Fashion Week de Milan : Prada, les femmes et l’algorithme
Devant nous, une ravissante « créatrice de contenus » toute de Prada vêtue, montre ses sublimes bottes cavalières (actuellement en boutique). En levant ses semelles, on ne voit que l'énorme autocollant du service de presse. Un prêt pour un rendu. Ça manque de chic au défilé milanais le plus couru… Alors que le secteur du luxe vit une rentrée compliquée, le groupe de Patrizio Bertelli et Miuccia Prada sort son épingle du jeu, grâce à la marque Miu Miu en premier lieu. Il faut cependant continuer à vendre du produit, accroître la « désirabilité », faire fructifier ces deux belles maisons, par ailleurs engagées dans des enjeux de succession.

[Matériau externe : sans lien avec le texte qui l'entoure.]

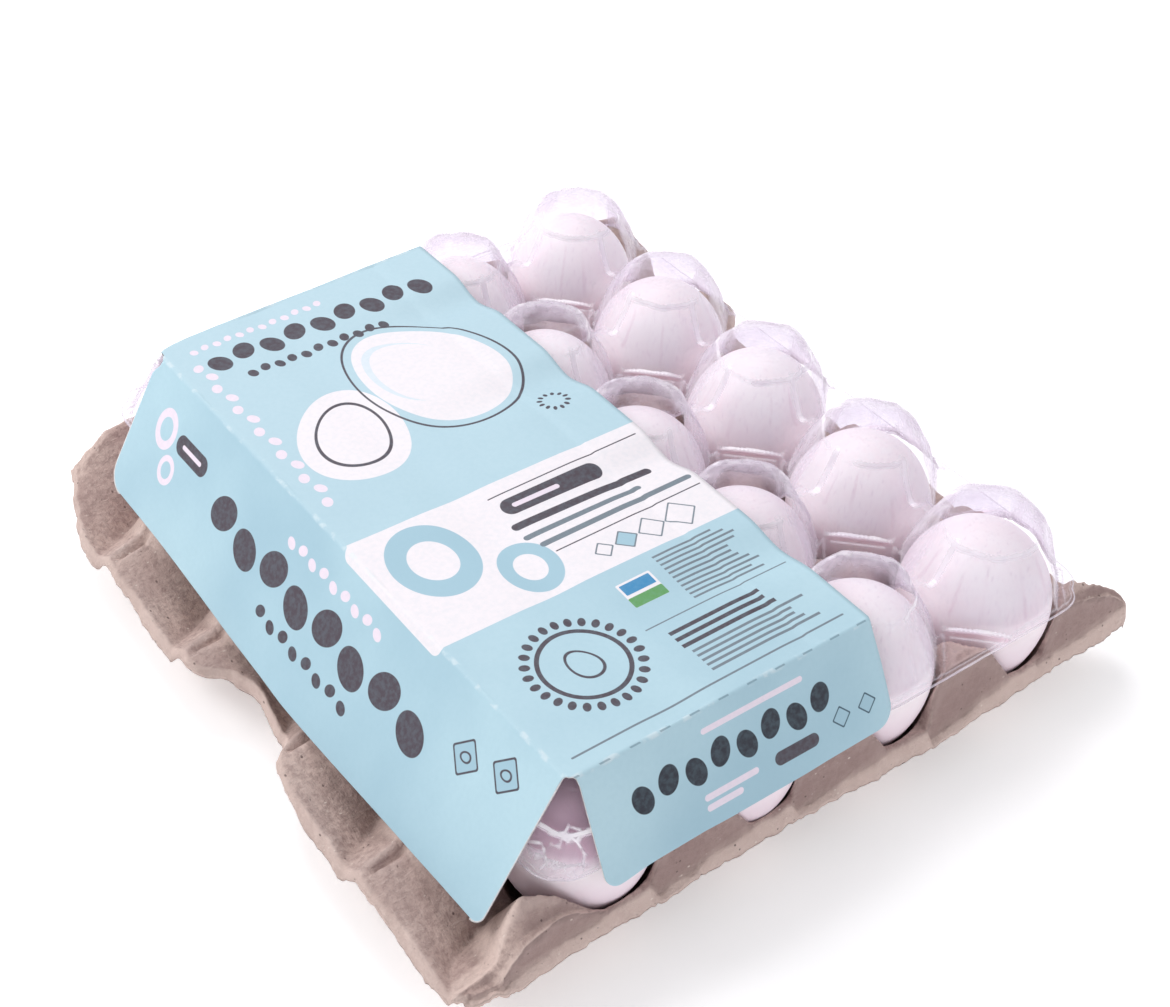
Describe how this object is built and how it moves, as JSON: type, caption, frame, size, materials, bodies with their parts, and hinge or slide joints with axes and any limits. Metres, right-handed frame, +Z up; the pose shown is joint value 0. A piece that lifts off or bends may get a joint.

Chaque saison est donc une remise à plat pour « Miuccia » et son acolyte Raf Simons, qui n'aiment rien tant que pousser la réflexion. Cette fois, autour de la question de l'algorithme des réseaux sociaux qui personnalise le flux ou uniformise le contenu selon les points de vue. « Nous voulions que, pour ce défilé, chaque passage exprime une individualité, que chaque individu soit son propre super-héros. De nos jours, avec les réseaux sociaux, tout le monde se transforme en super-héros », dit la créatrice en coulisses.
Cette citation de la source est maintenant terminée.